The Washington Post: “Remembering the Soviet massacre in Georgia, 30 years ago today”

People lay flowers and light candles to commemorate the 30th anniversary of the Soviet Union's crackdown on protesters in Tbilisi, Georgia. Photo:Vano Shlamov/AFP/Getty Images.

Agenda.ge, Apr 10, 2019, Tbilisi, Georgia

The Washington Post has published a letter of Georgia’s ambassador to the United States David Bakradze in its opinion section, where Bakradze tells the story of April 9, a day when Moscow-directed Soviet tanks dispersed a peaceful demonstration demanding independence for Georgia.

“Thirty years ago today, the dying Soviet empire lashed out at the people of Georgia. April 9, 1989, launched our country on its path to independence, freedom and democracy”, wrote Bakradze.

He shared his personal experience of the events that took place in Tbilisi on April 9.

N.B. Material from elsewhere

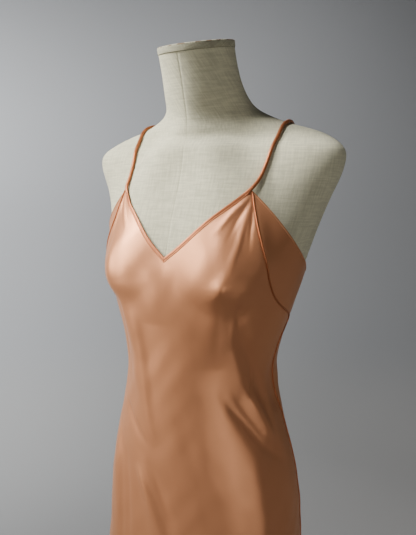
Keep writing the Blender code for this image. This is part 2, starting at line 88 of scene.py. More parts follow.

I was a teenager attending Public School No. 1, on the central avenue in my hometown of Tbilisi. The school stood just a short distance from the spot from where, on that fateful spring day, Soviet troops assaulted my countrymen in an attempt to crush our thirst for freedom. Thousands of people — some of them on hunger strikes — gathered spontaneously to demand independence from Russian rule. Moscow dispatched Soviet troops under the command of Russian general Igor Rodionov to stop it”, he wrote.

Bakradze described how Russian soldiers bludgeoned unarmed citizens with military entrenching tools.

They gave no quarter, attacking even some of those who were fleeing. They fired tear gas and CS gas — a chemical weapon — at the crowds of peaceful protesters, paralyzing some, killing others. In the end, 21 Georgians lay dead, including 17 women and three that were no more than 16 years old, battered with trenching tools and suffocated by gas from the Soviet army”, Bakradze wrote.

Two years to the day after Russian soldiers murdered Georgian citizens on the streets of one of Tbilisi, Georgia declared its independence.